For many poststructualists/postmodernists, the multiplicity of stories about events in the world gives credence to the notion of incommensurable realities–in some sense we make the world through our speaking about it.  And so there is no world to be spoken about, instead a plethora of worlds carried and clashing on the wings of our words. In this view, the notion of one world or a singular truth is oppressive, squashing down our human ingenuity.

But what if it were the case that the one act of creation created a world so singular and beyond our knowing that we are called upon to bear testimony to that one world through our own stories?  The one great rupture of creation calls into being our own acts of creation out of testimony to an event we affirm but cannot encompass.  If this were the case, then I would stop worrying about the fact that there were two or three or four or more stories about creation in the Bible. I might be surprised that there weren’t more.

Wouldn’t something as startling and unprecedented as a world need more than one story?

Scott Cairns: Recovered Body

Recovered BodyMy rating: 4 of 5 stars

I admired these poems more than I loved them. Though that may say more about me than about the poems. Believing with the Konstanz school that the work of art is an event occurring only when an object is encountered, reviewers should probably preface what they have to say with self-critique, admitting that, after all, every act of criticism is disguised autobiography, or at least disguised desire. (How else to account for the different ways a person takes a book in the course of a life—thrilled in youth and bemused or embarrassed in middle age that we took the time once to be enthused.) In that spirit I should say that I was tired when I read these poems, and more tired when I read through a second time. It also likely didn’t help matters that I had read through Marie Howe’s “What the Living Do” earlier this week, a collection that left me feeling shaken and undone, as if in counting her losses she had fingered the raw places left by mine. Finally, it may be that in the recesses of my brain I’m carrying the memory of Cairns visit to Messiah College several years ago, delivering a reading that I felt was both profound and down to earth, deeply serious while also good-humoured.
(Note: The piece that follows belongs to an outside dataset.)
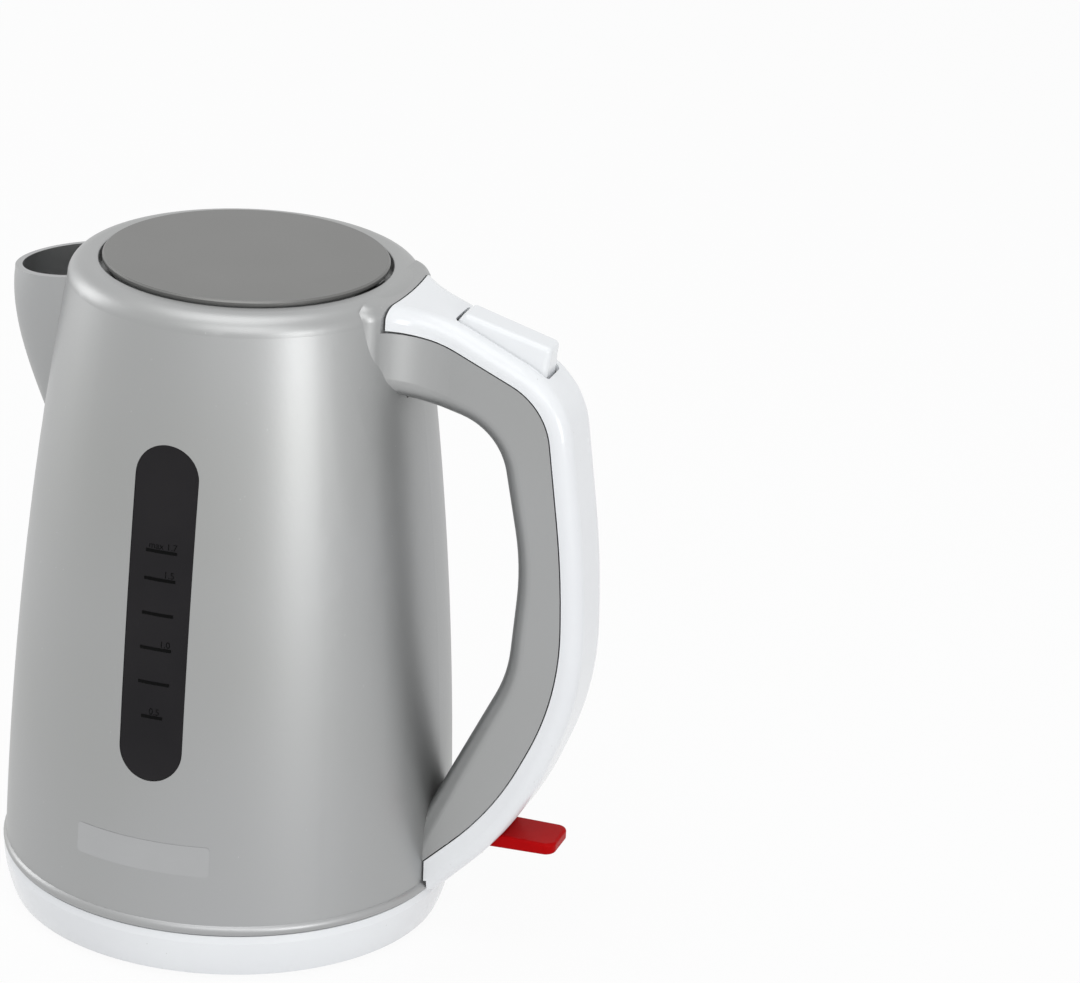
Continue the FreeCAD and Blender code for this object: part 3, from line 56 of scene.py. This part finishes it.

By comparison, these poems seemed to me this time around more accomplished than moving, as if written while attending more to other poems than to readers. This is not to say that there’s not a lot to admire or that there is not a great deal of accomplishment. Indeed, it a poet’s great advantage that if even half a dozen poems that strike the anvil, an entire collection will have been worth the reading. By comparison, fifty good pages in a novel otherwise full of dreck leave me infuriated that the promise in those pages had been such a tease. Cairns is at his best in taking the old, old stories and finding the new thing. His curiosity presses the “Why?” and “What if?” Why, after all, did Lot’s wife look back. Could it have been something like compassion? And, if we were truthful with ourselves, won’t we admit that we are, in the lurid eye of our imaginations, looking back too at smoldering Sodom? What if Jacob slew Isaac after all, the story of rams and angel a good tale to give God a little cover. Perhaps the most moving of these to me was his rendering of Joseph, long after the successes of his life and the moral triumphs of his forgiving spirit, never quite forgetting the terror of that adolescent grave he’d been assigned by his brothers:

“And in succeeding years, through their provocative turns of fortune—false accusations, a little stretch in prison, a developing facility with dreams—Joseph came gradually into his own, famously forgave his own, pretty much had the last laugh, save when, always as late in the day as he could manage, he gave in to sleep and to the return of that blue expanse, before which all accretion—accomplishment, embellishment, all likely interpretations—would drop away as he found himself again in the hollow of that well, naked, stunned, his every power spinning as he lay, and looked, and swam.”

This is old hat defamiliarization. But it is also really good stuff. How absolutely true it must be, or at least could have been, about Joseph. We want triumph without memory, and redemption without regrets. This and other poems like it tear Biblical and historical figures out of the thick mask of their necessary reputations, places where, as Cairns puts it in another poem, they are “all but veiled by chiaroscuro and the prominence.”

All of this is praise, and it may say something that I find myself admiring, and even liking, these poems the more I write about them in this review, writing, after all, an act of thought, an exercise of the imagination on the idea of poetry and literature and these poems and this literature. But in the reading I found all this just a little distancing, as if the manner of these poems was too far from my need. While the technology of the poetry was to make remote figures human for me again, to, as the title of the collection suggestion suggests, give testimony to the “recovered body,” the poems’ achievements seemed primarily intellectual or literary or interpretive, rather than visceral. Someone said they wanted poetry that made them feel as if the top of their heads had been taken off, and I tend to agree. But again, perhaps that only speaks to my own needs, my own place, my own embodiment, the facts of my father’s gradual descent in to dementia and my mother’s grappling with depression, that I miss and worry anxiously about my daughter away at school, or fret and feel tired already at the sense that the past summer never actually began and now it is all but ended. So perhaps it is not surprising that the poem I liked the most in the collection was also clearly the most lyric and personal. The one in which Cairns, remembering the death of his father, struck me as a person more than an imagination:

As we met around him
That last morning—none of us unaware
of what the morning would bring—I was struck
by how quickly he left us. And the room
emptied—comes to me now—far too quickly.
If impiety toward the dead were still
deemed sin, it was that morning our common
trespass, to have imagined too readily
his absence, to have all but denied him
as he lay, simply, present before us.

This poem–unlike the others, all occupying their own form of goodness–made me say Yes.